Abortion provider Lisa Harris told Michigan Radio that rescheduling isn’t easy because clinics are booked up and people have to make arrangements for childcare and time off work. It “could be days, or sometimes even weeks before someone is able to get back,” she said.

This absurd form process is required despite voters passing Prop 3 in November, which enshrined a right to abortion in the state constitution. Michigan Democrats are trying to repeal it via the Reproductive Health Act, but that effort is being thwarted by one lawmaker: state Rep. Karen Whitsett (D).

The Reproductive Health Act contains 11 bills that would repeal the 24-hour waiting period and the consent form, plus it would lift the ban on Medicaid covering abortions and allow private insurance to cover abortions without a separate coverage rider.
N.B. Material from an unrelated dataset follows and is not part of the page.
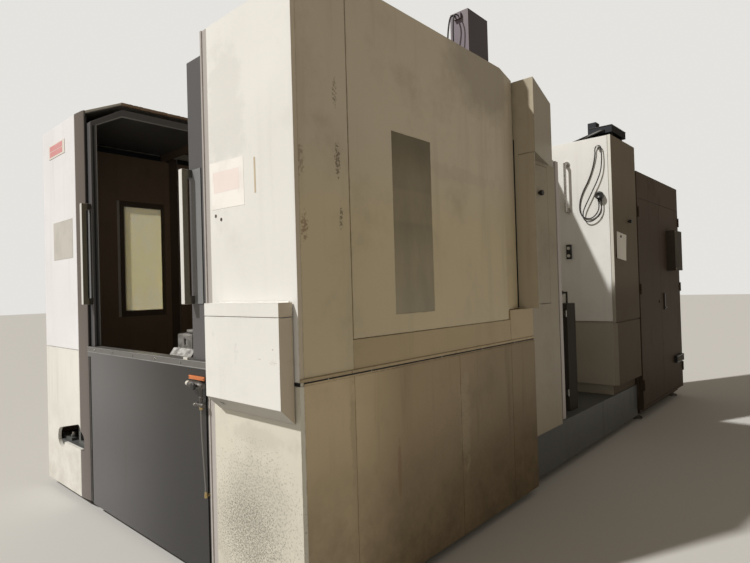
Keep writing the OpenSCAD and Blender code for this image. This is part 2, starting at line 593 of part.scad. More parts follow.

The bill still passed out of a committee despite Whitsett voting against it, but Democrats only have a two-seat majority in the house and can’t lose any more votes.

Whitsett, a rape survivor who had an abortion, claims she’s still pro-choice but wants people to still have the waiting period. She said if printing the form is too much of a burden, then “let’s bring this into 2023: How about you DocuSign?” She added, “I still do not think that 24 hours of a pause, to make sure you’re making the right decision, is too much to ask.” She also opposes using Medicaid funds to pay for abortions.

Crissman told Michigan Radio what she thought of Whitsett’s stance. “I wish Representative Whitsett could sit with me, and tell a patient to their face: ‘No, we can’t provide your abortion care today, because you printed the wrong page on this 24-hour consent,’” Crissman said. “Or ‘No, mother of five trying to make ends meet and feed your kids, you can’t use your Medicaid to pay for abortion care.’ Because I don’t want to tell patients that anymore.”